El arma química más difundida era la yerba venenosa, quizá por ser de más fácil aplicación y no depender de los vientos. Aunque el término yerba induzca a pensar en substancias de origen vegetal, los componentes del veneno solían incluir algunas de origen animal.
Cada tribu poseía su fórmula secreta y en la composición se mezclaban jugo y savia de plantas tóxicas, veneno de hormigas, alacranes, víboras, arañas, medusas, alimañas ponzoñosas, y todo ello se cocinaba junto. Era requisito fundamental que la operación se realizara en sitio alejado del poblado pues el humo que despedía la cocción era tan letal, que las personas encargadas de prepararla -mujeres esclavas o viejas-, solían morir de sólo aspirarlo lo cual era una macabra garantía de calidad del menjunje.
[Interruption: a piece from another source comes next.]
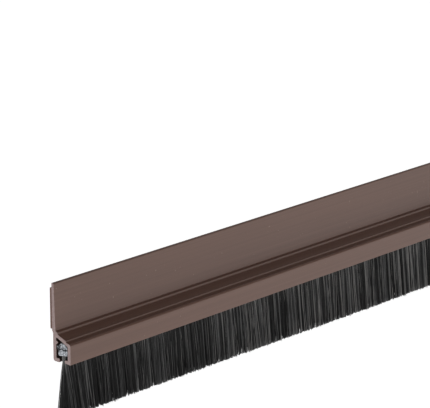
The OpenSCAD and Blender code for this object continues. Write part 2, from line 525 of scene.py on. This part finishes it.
def backing():
    """The steel backing, and its two mashed ends."""
    outline = backing_outline()
    end = HALF - CUT_END * MM
    strip = loft([place(x, outline[:, 0], outline[:, 1]) for x in np.linspace(-end, end, 61)])
    rng = np.random.default_rng(11)
    ends = [mashed_end(side, rng) for side in (-1, 1)]
    points, faces = join_shells([strip] + [mashed[:2] for mashed in ends])
    torn = [0] * len(strip[1]) + [1] * (len(faces) - len(strip[1]))
    # The painted shade of the mashed ends' folds, none on the straight strip
    shaded_folds = [np.zeros(len(strip[0]))] + [mashed[2] for mashed in ends]
    made = make_object("backing_strip", points, faces, [galvanised_steel(), sheared_steel()], torn)
    add_values(made, "fold_shade", np.concatenate(shaded_folds))
    return made


def bristle_core(nylon):
    """The clamped middle of the bristles: a fluted bundle folded over the core wire."""
    inner = BACKING_HALF - STEEL - 0.08
    mouth = MOUTH_HALF - 0.1
    stem = STEM_HALF - 0.25
    ledge = BACKING_FOOT + STEEL + 0.1
    crown = BACKING_TOP - STEEL - 0.08
    outline = rounded([
        (-stem, 1.3, 0.2), (-mouth, BACKING_FOOT + 0.3, 0.1), (-mouth, ledge, 0.1),
        (-inner, ledge, 0.2), (-inner, crown, inner - 0.05), (inner, crown, inner - 0.05),
        (inner, ledge, 0.2), (mouth, ledge, 0.1), (mouth, BACKING_FOOT + 0.3, 0.1),
        (stem, 1.3, 0.2)], 4)
    outline += [BRUSH_DEPTH, 0]
    inward = -outward(outline)
    end = HALF - (CUT_END + 0.05) * MM
    rings = []
    for i, x in enumerate(np.linspace(-end, end, 601)):
        flute = 0.0 if i % 2 else 0.12
        ring = outline + inward * flute
        rings.append(place(x, ring[:, 0], ring[:, 1]))
    points, faces = loft(rings)
    core = make_object("bristle_core", points, faces, [nylon], sharp=None)
    add_values(core, "tone_and_painted_light", np.full(len(points), 0.3))
    return core


# The heights that each filament runs through
FILAMENT_HEIGHTS = np.array([4.4, 2.4, 0.6, -1.5, -6.0, -12.0, -18.0, -23.0, -BRISTLE_LENGTH])


def even_filaments(rng, x_low, x_high):
    """The body of the bundle: dark filaments that hang nearly straight, most of them near its
    front and its back. Each gets its place along and across, its lean, its spread, how much
    longer than the rest it is, and its shade."""
    count = int(EVEN_PER_MM * (x_high - x_low) / MM)
    x = rng.uniform(x_low, x_high, count)
    across = 0.97 * np.sin(rng.uniform(-1, 1, count) * math.pi / 2)
    # The cut ends show the bundle's whole thickness, so they are filled evenly
    if x_high > HALF - MM or x_low < MM - HALF:
        side = 1 if x_high > HALF - MM else -1
        x = np.concatenate([x, side * (HALF - rng.uniform(0.2, 1.3, END_FILAMENTS) * MM)])
        across = np.concatenate([across, rng.uniform(-0.97, 0.97, END_FILAMENTS)])
    count = len(x)
    nothing = np.zeros(count)
    return x, across, rng.normal(0, 0.014, count), nothing, nothing, rng.beta(1.6, 4.0, count) * 0.7


def strands(rng, x_low, x_high):
    """The strands that lie on the bundle's front and back: each is a few filaments side by side with one
    length and one tone, the lighter tones being painted highlights; they lean the same way and open or
    close towards their tips."""
    parts = []
    for side in (-1, 1):
        place_x = x_low
        while place_x < x_high:
            width = rng.uniform(0.12, 0.5) * MM
            count = int(2 + width / MM * 12)
            middle = place_x + width / 2
            x = middle + rng.uniform(-0.5, 0.5, count) * width
            lean = np.full(count, rng.normal(0, 0.019)) + rng.normal(0, 0.003, count)
            lift = rng.uniform(1.0, 1.04)
            # The lighter choices are painted highlights on the strand
            tone_and_painted_light = rng.choice([0.1, 0.35, 0.56, 0.7, 0.86], p=[0.40, 0.22, 0.18, 0.14, 0.06])
            parts.append((
                x, np.full(count, side * lift), lean, rng.uniform(-0.5, 0.8) * (x - middle) / MM,
                np.full(count, rng.normal(0, 0.22)), tone_and_painted_light + rng.normal(0, 0.04, count)))
            place_x += width + rng.uniform(0.0, 0.3) * MM
    return [np.concatenate(values) for values in zip(*parts)]


def loose_filaments(rng, x_low, x_high):
    """Single filaments painted light as thin highlights, which lie across the strands, front and back.
    """
    count = int(LOOSE_PER_MM * (x_high - x_low) / MM)
    side = rng.choice([-1.06, 1.06], count)
    nothing = np.zeros(count)
    return (rng.uniform(x_low, x_high, count), side, rng.normal(0, 0.045, count), nothing, nothing,
            rng.uniform(0.8, 1.0, count))


def bristle_run(number_of_run, x_low, x_high, nylon):
    """One run of loose filaments, from inside the backing's mouth to their trimmed tips."""
    rng = np.random.default_rng(100 + number_of_run)
    root_x, across, lean_x, spread, longer, tone_and_painted_light = [np.concatenate(values) for values in zip(
        even_filaments(rng, x_low, x_high), strands(rng, x_low, x_high),
        loose_filaments(rng, x_low, x_high))]
    count = len(root_x)
    on_top = np.where(np.abs(across) > 0.99, np.sign(across) * rng.uniform(0.15, 0.35, count), 0)
    bow_x = rng.normal(0, 0.30, count)
    lean_depth = rng.normal(0, 0.008, count)
    bow_depth = rng.normal(0, 0.15, count)
    strays = rng.random(count) < 0.004
    lean_x += np.where(strays, rng.normal(0, 0.08, count), 0)
    trim = 1 + TRIM_RISE * np.sin(2 * math.pi * (root_x + TRIM_START) / TRIM_WAVE)
    length = BRISTLE_LENGTH * trim + longer + rng.normal(0, 0.10, count)
    radius = rng.uniform(0.10, 0.14, count)

    # At the sweep's own ends the filaments fan out past the cut, and the front ones lean back in
    end_gap = (HALF - np.abs(root_x)) / MM
    fan = np.exp(-end_gap / 4.0) * np.sign(root_x)
    lean_x -= 0.12 * np.exp(-end_gap / 14) * np.sign(root_x) * np.clip(across, 0, 1)
    root_x = np.clip(root_x, -HALF + 0.3 * MM, HALF - 0.3 * MM)

    heights = FILAMENT_HEIGHTS[None, :] * np.where(
        FILAMENT_HEIGHTS < 0, length[:, None] / BRISTLE_LENGTH, 1)
    down = np.clip(-heights, 0, None)
    share = down / BRISTLE_LENGTH
    x = (root_x[:, None]
         + (lean_x[:, None] * down + bow_x[:, None] * share * (1 - share)
            + (0.8 * fan + spread)[:, None] * share) * MM)

    # The bundle is narrowest in the slot and opens towards its tips, a little less at a cut end
    neck = np.interp(FILAMENT_HEIGHTS, [-1.5, 0.6, 4.4], [0.0, -0.06, 0.12])
    flare = (TIP_HALF - STEM_HALF) * (1 - 0.15 * np.exp(-end_gap / 6) * (across < 0))
    half_width = STEM_HALF - 0.12 + neck[None, :] + flare[:, None] * share
    depth = (STEM_DEPTH + across[:, None] * half_width
             + lean_depth[:, None] * down + bow_depth[:, None] * share * (1 - share)
             + on_top[:, None] * np.clip(down / 3, 0, 1))
    centre = place(x, depth, heights)

    # The filaments' tone and painted light grow lighter away from the cut ends, the painted light
    # wanders along each of them, and the ones next to a cut get painted light up high, a few of them all
    # the way down
    phase = rng.uniform(0, 2 * math.pi, count)[:, None]
    far = np.interp(end_gap, [60, 140], [0.0, 1.0])
    tone_and_painted_light = tone_and_painted_light + far * (0.04 + 0.33 * tone_and_painted_light)
    tone_and_painted_light = tone_and_painted_light[:, None] * (0.88 + 0.12 * np.sin(7 * share + phase))
    # Painted light on the filaments at the cut ends
    end_painted_light = np.interp(-heights, [-1.0, 4.0], [1.0, 0.15])
    end_painted_light[rng.random(count) < 0.07] = 1.0
    end_painted_light *= np.clip(1.4 - end_gap, 0, 1)[:, None]
    tone_and_painted_light = np.clip(tone_and_painted_light + end_painted_light * rng.uniform(0.4, 0.85, count)[:, None], 0, 1)

    # Each filament is a closed three-sided prism that thins a little to its tip
    rings = len(FILAMENT_HEIGHTS)
    spin = rng.uniform(0, 2 * math.pi, count)
    angles = spin[:, None] + np.arange(3) * 2 * math.pi / 3
    taper = np.linspace(1, 0.8, rings)
    offset = np.zeros((count, rings, 3, 3))
    size = radius[:, None, None] * taper[None, :, None] * MM
    offset[..., 0] = size * np.cos(angles)[:, None, :]
    offset[..., 1] = size * np.sin(angles)[:, None, :]
    points = (centre[:, :, None, :] + offset).reshape(-1, 3)

    pattern = []
    for r in range(rings - 1):
        for i in range(3):
            j = (i + 1) % 3
            pattern.append((r * 3 + i, (r + 1) * 3 + i, (r + 1) * 3 + j, r * 3 + j))
    caps = [(0, 1, 2), ((rings - 1) * 3 + 2, (rings - 1) * 3 + 1, (rings - 1) * 3)]
    stride = rings * 3
    faces = []
    for k in range(count):
        base = k * stride
        faces += [tuple(base + v for v in f) for f in pattern]
        faces += [tuple(base + v for v in f) for f in caps]
    run = make_object(f"bristle_run_{number_of_run:02d}", points, faces, [nylon], sharp=None)
    add_values(run, "tone_and_painted_light", np.repeat(tone_and_painted_light.ravel(), 3))
    return run


# ---------------------------------------------------------------- light, floor and camera

def floor():
    """A plain white floor, well below the sweep, that glows like a light table."""
    material, tree, principled = shader(
        "floor_white", Base_Color=(0.9, 0.9, 0.9, 1), Roughness=0.9,
        Emission_Color=(1, 1, 1, 1), Emission_Strength=0.8)
    reach, height = 30.0, FOOT - 0.25
    corners = [(x * reach, y * reach, height) for x, y in ((-1, -1), (1, -1), (1, 1), (-1, 1))]
    return make_object("floor", corners, [(0, 1, 2, 3)], [material], sharp=None)


def studio():
    """A soft surround: white below the horizon and dim above it, with a strip light high on the
    right and a bright stretch up the left and behind the door's plane."""
    world = bpy.data.worlds.new("studio")
    bpy.context.scene.world = world
    world.use_nodes = True
    tree = world.node_tree
    direction = node(tree, "TexCoord").outputs["Generated"]
    axes = node(tree, "SeparateXYZ", {"Vector": direction})
    height = portion(tree, axes.outputs["Z"], -1.0, 1.0)
    front = ramp(tree, height, [
        (0.515, grey(1.0)), (0.545, grey(0.10)), (0.77, grey(0.11)), (1.0, grey(0.15))])
    strip = ramp(tree, height, [
        (0.515, grey(1.0)), (0.545, grey(0.10)), (0.76, grey(0.05)), (0.79, (0.85, 0.86, 0.88)),
        (0.87, (0.85, 0.86, 0.88)), (0.90, grey(0.11)), (1.0, grey(0.15))])
    sides = ramp(tree, height, [
        (0.53, grey(1.0)), (0.66, grey(0.75)), (0.80, grey(0.5)), (0.92, grey(0.05))])
    # The bright sides: the left, and behind the door's plane
    left = portion(tree, axes.outputs["X"], -0.15, -0.55)
    behind = portion(tree, axes.outputs["Y"], 0.35, 0.6)
    both = node(tree, "Math", {0: left, 1: behind}, operation="MAXIMUM").outputs["Value"]
    # The strip light hangs over the sweep, between its front and its back
    across = portion(tree, axes.outputs["Y"], -0.5, 0.5)
    above = ramp(tree, across, [
        (0.36, grey(0.0)), (0.48, grey(1.0)), (0.70, grey(1.0)), (0.80, grey(0.0))])
    background = tree.nodes["Background"]
    tree.links.new(
        mixed(tree, both, mixed(tree, above, front, strip), sides), background.inputs["Color"])
    background.inputs["Strength"].default_value = 1.0


def camera():
    """The camera, which looks at AIM from its azimuth, elevation and distance."""
    azimuth, elevation = math.radians(CAMERA_AZIMUTH), math.radians(CAMERA_ELEVATION)
    back = Vector((
        math.sin(azimuth) * math.cos(elevation), -math.cos(azimuth) * math.cos(elevation),
        math.sin(elevation)))
    data = bpy.data.cameras.new("camera")
    data.lens = CAMERA_LENS
    data.sensor_width = 36
    data.clip_start = 0.05
    data.clip_end = 100
    made = bpy.data.objects.new("camera", data)
    bpy.context.scene.collection.objects.link(made)
    made.location = AIM + back * CAMERA_DISTANCE
    made.rotation_mode = "QUATERNION"
    made.rotation_quaternion = (-back).to_track_quat("-Z", "Y")
    bpy.context.scene.camera = made


# ---------------------------------------------------------------- the whole

def fit(piece, body, node_name):
    """The piece rides on a CAD body and stands for a node, whose own mesh is hidden."""
    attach(piece, body)
    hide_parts(node_name)


bpy.context.scene.view_settings.view_transform = "Standard"
camera()
studio()
floor()
nylon = black_nylon()

fit(carrier(), "carrier", "carrier")
fit(tape(), "carrier", "adhesive_tape")
fit(backing(), "brush_strip", "brush_backing")
fit(bristle_core(nylon), "brush_strip", "bristle_roots")
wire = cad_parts["core_wire"]
wire.data.materials.clear()
wire.data.materials.append(drawn_wire())

# Two pivot points, in the middle of the slot and 8 mm below the carrier, which nothing below uses
pivot_start = place(0.0, BRUSH_DEPTH, 0.5).tolist()
pivot_end = place(0.0, BRUSH_DEPTH, -8.0).tolist()
runs = sorted(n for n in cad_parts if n.startswith("bristles_"))
half_gap = 0.15 * MM
for i, name in enumerate(runs):
    low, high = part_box(name)
    run = bristle_run(i + 1, max(low.x - half_gap, -HALF), min(high.x + half_gap, HALF), nylon)
    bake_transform(run)
    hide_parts(name)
Luego dentro de él se echaban pequeñas púas acanaladas y se dejaban un rato para que se embebieran, tras lo cual quedaban listas para usar. Las colocaban entre el follaje que bordeaba las sendas y en las puntas de las flechas. La púa era tan aguda que penetraba profundamente en la carne donde el veneno comenzaba a dispersarse por el torrente sanguíneo.
Había venenos de acción rápida como el curare y el pakurú, que mataban en una hora, pero había otros extremadamente crueles que provocaban una larga y desesperante agonía de hasta una semana de duración. De este tipo fue el que emplearon contra el capitán Diego de Rojas.